TASK OBJECTIVE.
All lines in which the word "that" occurs are to be extracted.

STORED DATA.
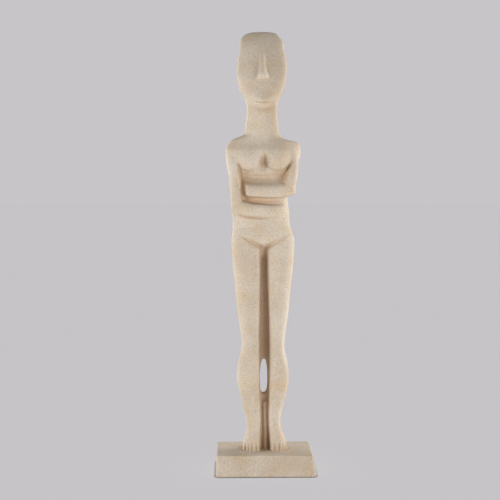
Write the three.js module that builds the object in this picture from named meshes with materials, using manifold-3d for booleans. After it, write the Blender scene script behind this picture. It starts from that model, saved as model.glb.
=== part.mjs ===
// A folded-arm figurine of the early Cycladic kind, cast in sand-coloured stone in one with its base.
// Millimetres, +Z up. The front faces -Y, and the origin is the middle of the base's underside.

import * as THREE from "three";
import { mergeVertices } from "three/addons/utils/BufferGeometryUtils.js";
import Module from "manifold-3d";

// The base: a low block whose sides spread a little towards the bottom, as a mould needs
const BASE_WIDTH = 69.4;
const BASE_DEPTH = 43.5;
const BASE_THICKNESS = 15.4;
const BASE_SPREAD = 1.65;
const BASE_CORNER_RADIUS = 1.6;
const BASE_TOP_BEVEL = 0.7;
const BASE_TOP_SHIFT = -0.9;

// The figure: its height above the base, and how it is set on the base
const FIGURE_HEIGHT = 304.6;
const FIGURE_SETBACK = 3;
const FIGURE_SIDE_OFFSET = -0.75;
const FIGURE_TURN_DEGREES = 3;
const FIGURE_LEAN_DEGREES = 0.4;

// Carving that has a width of its own
const TOE_SLIT_WIDTH = 0.8;
const TOE_SLIT_DEPTH = 0.9;
const SPINE_WIDTH = 5;
const SPINE_DEPTH = 0.9;

// How square the ovals are: 2 is an ellipse, and a higher number has flatter sides
const TRUNK_CORNER = 2.5;
const LEG_CORNER = 2.3;
const LEG_INNER_CORNER = 4;
const HEAD_CORNER = 2.2;
const NOSE_CORNER = 1.7;
const HOLE_CORNER = 2.4;
const ARM_CORNER = 2.35;
// The face changes with height: a narrow round chin, a flat middle and a rounded crown
const FACE_CORNER = [[82, 1.5], [84, 1.6], [87, 2.2], [90, 2.9], [94, 3], [98, 2.3], [100, 2.1]];
const TOE_CORNER = 3;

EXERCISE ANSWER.
Write the three.js module that builds the object in this picture from named meshes with materials, using manifold-3d for booleans. After it, write the Blender scene script behind this picture. It starts from that model, saved as model.glb.
// Carving that has a width of its own